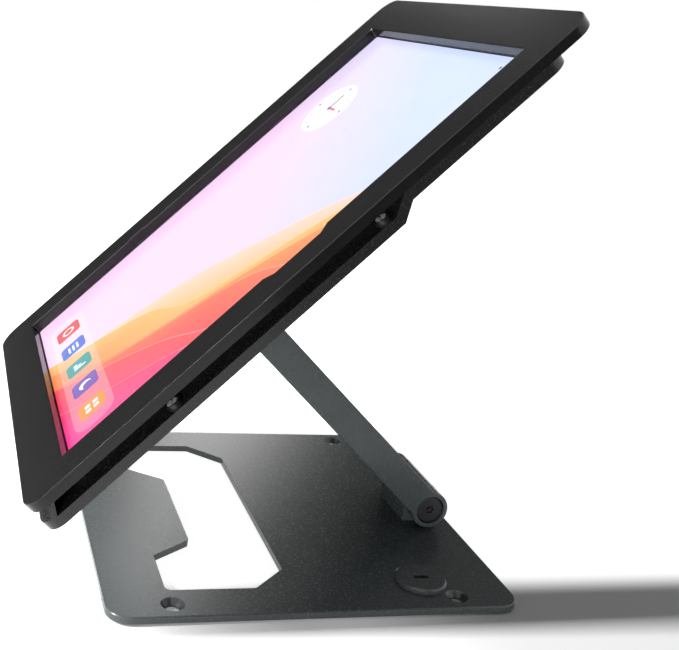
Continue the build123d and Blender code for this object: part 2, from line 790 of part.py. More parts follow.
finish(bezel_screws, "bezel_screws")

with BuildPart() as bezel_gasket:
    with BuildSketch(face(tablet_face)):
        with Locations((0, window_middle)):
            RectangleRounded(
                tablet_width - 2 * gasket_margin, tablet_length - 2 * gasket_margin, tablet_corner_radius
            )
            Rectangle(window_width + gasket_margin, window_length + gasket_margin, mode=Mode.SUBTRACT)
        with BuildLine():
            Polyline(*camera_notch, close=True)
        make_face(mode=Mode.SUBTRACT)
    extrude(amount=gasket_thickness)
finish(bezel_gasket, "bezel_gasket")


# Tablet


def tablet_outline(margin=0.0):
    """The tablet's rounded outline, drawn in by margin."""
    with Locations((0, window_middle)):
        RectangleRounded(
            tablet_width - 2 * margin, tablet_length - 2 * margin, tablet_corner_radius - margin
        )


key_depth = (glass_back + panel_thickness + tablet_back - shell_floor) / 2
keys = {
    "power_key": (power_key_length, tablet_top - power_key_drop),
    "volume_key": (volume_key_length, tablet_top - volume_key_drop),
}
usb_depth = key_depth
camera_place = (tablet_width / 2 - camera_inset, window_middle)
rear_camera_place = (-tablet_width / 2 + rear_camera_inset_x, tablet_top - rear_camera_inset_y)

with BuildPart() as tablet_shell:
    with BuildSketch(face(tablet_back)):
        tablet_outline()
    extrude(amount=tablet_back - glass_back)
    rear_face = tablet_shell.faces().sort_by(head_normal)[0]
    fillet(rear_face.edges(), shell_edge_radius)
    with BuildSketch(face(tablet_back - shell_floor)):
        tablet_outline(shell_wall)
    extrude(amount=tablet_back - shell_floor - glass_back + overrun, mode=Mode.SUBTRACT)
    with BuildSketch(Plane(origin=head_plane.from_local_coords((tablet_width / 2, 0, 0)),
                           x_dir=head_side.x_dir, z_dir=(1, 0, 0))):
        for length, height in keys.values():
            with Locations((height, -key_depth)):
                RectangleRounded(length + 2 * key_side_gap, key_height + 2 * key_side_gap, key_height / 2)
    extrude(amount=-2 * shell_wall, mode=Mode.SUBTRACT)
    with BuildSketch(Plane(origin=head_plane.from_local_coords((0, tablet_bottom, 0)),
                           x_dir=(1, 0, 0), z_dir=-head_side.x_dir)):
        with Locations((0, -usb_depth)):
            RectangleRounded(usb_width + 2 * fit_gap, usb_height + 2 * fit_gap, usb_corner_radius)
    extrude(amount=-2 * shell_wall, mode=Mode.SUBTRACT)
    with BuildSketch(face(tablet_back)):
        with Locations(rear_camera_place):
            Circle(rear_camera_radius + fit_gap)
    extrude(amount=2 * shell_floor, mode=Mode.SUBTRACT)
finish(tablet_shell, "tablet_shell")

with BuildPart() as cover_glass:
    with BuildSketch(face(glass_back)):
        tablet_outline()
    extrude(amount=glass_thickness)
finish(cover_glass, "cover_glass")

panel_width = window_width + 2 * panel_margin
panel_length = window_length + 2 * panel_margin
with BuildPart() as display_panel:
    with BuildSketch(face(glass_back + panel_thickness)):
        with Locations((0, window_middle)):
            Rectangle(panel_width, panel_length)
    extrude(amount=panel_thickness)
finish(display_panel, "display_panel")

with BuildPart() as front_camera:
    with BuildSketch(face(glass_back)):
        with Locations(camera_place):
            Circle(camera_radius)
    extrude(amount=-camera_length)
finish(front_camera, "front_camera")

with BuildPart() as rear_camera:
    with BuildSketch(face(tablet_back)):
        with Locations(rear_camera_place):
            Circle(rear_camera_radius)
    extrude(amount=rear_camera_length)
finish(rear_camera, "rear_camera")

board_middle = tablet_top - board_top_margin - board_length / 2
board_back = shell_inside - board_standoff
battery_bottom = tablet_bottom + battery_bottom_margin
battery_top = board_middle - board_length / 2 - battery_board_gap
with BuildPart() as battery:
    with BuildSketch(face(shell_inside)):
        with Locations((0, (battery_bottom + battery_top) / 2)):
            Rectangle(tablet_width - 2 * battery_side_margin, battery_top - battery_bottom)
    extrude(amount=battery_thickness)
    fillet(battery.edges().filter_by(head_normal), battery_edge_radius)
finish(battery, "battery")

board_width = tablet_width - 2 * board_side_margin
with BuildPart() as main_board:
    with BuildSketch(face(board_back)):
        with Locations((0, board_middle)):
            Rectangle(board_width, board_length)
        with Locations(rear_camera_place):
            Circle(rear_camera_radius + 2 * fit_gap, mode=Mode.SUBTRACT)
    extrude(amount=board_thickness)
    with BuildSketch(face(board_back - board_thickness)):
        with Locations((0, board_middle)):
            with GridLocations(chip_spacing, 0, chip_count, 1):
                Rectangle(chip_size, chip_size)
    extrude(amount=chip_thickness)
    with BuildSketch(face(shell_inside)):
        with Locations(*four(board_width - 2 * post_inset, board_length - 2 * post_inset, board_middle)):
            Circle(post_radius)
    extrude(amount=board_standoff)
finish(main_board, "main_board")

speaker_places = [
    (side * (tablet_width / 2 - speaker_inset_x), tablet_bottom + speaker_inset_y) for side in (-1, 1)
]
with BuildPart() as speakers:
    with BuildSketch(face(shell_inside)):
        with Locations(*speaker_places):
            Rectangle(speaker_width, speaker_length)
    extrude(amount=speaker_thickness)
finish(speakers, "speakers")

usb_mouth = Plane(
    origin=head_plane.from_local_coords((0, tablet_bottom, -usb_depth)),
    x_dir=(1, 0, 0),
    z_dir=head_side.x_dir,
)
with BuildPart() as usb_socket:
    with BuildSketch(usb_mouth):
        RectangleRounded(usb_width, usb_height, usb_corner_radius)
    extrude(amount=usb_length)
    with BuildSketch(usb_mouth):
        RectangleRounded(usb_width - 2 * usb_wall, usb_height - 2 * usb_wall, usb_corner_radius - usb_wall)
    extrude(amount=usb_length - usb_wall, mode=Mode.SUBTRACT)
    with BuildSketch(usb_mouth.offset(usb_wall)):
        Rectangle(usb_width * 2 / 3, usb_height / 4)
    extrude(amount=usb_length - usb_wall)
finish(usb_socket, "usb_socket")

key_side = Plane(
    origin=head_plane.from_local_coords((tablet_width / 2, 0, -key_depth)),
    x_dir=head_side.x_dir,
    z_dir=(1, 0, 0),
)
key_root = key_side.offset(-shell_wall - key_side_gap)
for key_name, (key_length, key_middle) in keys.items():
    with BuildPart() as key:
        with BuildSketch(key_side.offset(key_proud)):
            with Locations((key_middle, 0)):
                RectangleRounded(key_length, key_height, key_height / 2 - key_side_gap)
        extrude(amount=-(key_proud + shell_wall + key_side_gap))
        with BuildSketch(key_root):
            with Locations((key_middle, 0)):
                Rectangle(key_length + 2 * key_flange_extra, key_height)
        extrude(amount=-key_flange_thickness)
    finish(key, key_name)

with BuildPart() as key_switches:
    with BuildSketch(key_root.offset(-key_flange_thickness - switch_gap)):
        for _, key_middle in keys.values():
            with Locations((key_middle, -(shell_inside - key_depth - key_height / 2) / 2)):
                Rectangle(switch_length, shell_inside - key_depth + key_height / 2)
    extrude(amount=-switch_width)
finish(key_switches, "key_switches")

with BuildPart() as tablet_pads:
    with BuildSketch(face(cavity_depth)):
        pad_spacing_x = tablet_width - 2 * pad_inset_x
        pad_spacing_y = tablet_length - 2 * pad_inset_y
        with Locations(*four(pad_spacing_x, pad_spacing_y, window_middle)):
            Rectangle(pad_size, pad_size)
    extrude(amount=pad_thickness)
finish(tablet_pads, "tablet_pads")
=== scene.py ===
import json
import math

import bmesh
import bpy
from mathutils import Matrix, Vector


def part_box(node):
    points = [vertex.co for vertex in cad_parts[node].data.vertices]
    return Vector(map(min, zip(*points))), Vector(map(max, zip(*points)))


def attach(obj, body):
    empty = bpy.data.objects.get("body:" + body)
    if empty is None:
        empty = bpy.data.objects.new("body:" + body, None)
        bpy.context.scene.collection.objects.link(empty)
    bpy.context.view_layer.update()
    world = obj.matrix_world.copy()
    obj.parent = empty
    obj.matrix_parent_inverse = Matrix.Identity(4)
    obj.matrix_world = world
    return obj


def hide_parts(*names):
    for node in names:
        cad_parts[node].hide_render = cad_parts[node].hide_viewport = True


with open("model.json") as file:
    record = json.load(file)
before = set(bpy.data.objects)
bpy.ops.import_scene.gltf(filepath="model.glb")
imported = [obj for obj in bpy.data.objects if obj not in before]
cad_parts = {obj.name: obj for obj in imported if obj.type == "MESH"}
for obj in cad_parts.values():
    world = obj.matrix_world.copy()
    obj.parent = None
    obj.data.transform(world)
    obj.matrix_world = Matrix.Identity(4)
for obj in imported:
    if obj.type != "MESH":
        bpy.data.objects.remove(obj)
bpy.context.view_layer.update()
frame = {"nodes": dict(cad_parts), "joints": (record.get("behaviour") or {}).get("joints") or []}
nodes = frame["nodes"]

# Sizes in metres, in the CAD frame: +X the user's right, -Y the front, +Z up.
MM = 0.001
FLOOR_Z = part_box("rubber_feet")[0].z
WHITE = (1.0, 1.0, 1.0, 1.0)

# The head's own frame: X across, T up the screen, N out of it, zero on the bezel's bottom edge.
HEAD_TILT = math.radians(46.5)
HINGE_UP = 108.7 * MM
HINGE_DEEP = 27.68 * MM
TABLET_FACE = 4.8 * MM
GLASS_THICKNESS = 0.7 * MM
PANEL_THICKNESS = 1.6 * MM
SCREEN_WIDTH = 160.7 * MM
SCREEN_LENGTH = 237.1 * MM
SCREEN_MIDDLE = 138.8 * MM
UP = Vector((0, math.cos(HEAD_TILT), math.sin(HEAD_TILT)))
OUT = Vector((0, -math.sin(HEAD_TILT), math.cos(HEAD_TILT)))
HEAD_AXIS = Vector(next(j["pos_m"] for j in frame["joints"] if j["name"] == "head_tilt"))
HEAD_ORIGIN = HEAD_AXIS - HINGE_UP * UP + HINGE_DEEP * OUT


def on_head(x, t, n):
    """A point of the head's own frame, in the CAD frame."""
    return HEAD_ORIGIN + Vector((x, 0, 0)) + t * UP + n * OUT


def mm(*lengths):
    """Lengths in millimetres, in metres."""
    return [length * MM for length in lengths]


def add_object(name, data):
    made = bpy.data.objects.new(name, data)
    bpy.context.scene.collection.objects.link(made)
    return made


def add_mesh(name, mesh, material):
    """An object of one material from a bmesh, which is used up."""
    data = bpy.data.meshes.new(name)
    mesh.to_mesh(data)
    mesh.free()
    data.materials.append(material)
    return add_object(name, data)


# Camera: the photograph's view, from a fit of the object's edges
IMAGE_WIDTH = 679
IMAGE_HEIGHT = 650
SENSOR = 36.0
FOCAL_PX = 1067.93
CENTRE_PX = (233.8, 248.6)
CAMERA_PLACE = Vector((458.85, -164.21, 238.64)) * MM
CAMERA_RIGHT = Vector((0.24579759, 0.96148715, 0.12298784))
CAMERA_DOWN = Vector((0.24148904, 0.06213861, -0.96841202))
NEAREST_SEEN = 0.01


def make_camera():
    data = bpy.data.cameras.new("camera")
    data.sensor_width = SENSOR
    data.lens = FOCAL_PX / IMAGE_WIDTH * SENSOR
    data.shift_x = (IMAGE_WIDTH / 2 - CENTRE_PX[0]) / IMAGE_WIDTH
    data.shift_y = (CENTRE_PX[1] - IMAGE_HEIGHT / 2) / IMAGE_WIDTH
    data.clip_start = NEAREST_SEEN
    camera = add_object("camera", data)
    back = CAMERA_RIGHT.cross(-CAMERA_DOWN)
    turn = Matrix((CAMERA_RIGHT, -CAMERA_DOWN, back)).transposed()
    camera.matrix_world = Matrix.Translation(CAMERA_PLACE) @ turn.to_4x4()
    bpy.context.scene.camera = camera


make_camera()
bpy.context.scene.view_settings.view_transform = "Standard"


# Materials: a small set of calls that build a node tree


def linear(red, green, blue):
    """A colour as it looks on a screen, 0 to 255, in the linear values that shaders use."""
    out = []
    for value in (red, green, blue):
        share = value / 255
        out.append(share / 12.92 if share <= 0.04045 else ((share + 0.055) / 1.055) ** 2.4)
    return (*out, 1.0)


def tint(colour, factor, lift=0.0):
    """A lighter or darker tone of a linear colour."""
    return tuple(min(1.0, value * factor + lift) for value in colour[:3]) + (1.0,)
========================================
Work to do:
Of the lines above, how many hold the word "type"? Say the number alone.

Exercise answer:
2